The government said the new restrictions are intended to stop abuse by “mules” who have illegally imported supplies in bulk to sell on the black market. It provided one such example of a passenger who in a single year made several trips to the United States and brought back 41 computer monitors and 66 TVs.

The new measures have touched a nerve with some Cubans, who took to microblogs to vent their frustrations at what they said were rules meant to protect state monopolies. The state newspaper, Granma, which openly criticizes the government only rarely, wrote on Monday (Spanish) that with the new rules, ”one would be deluded to think that such problems [of abuse] are fully resolved.”

Many Cubans depend on friends and family members who travel between the US and Cuba to bring back hard-to-find, high-quality goods, which can range from the basics (soap, socks, and children’s toys) to luxuries (flat-screen TVs, computer monitors, and video-game consoles). Travelers to Cuba reportedly bring in nearly $2 billion of products a year.
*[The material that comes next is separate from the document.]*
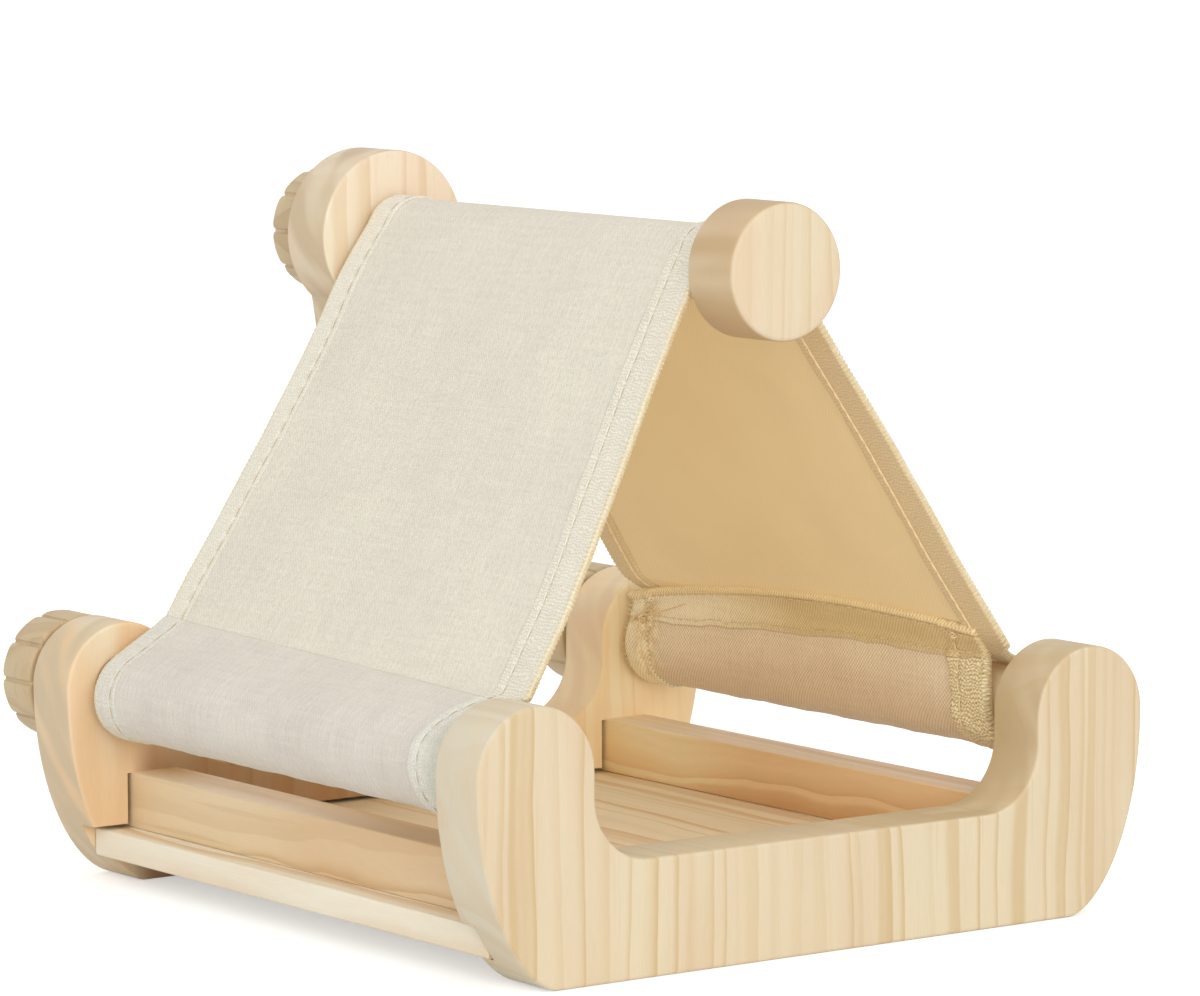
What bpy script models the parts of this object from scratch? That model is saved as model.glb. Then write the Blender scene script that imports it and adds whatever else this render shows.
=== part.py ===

Some of the new restrictions include: a maximum of 10 kg (22 lbs.) of detergent (the previous limit was 44 kg or 97 lbs) , only 20 cigarettes (previously one carton or 200 cigarettes were allowed), and perhaps most strangely, a limit of only 24 bras (compared with 48 before). Overall, a passenger’s imported items cannot surpass a total worth of $1,000, with the estimate decided by the government—$250 for a video-game console, for example.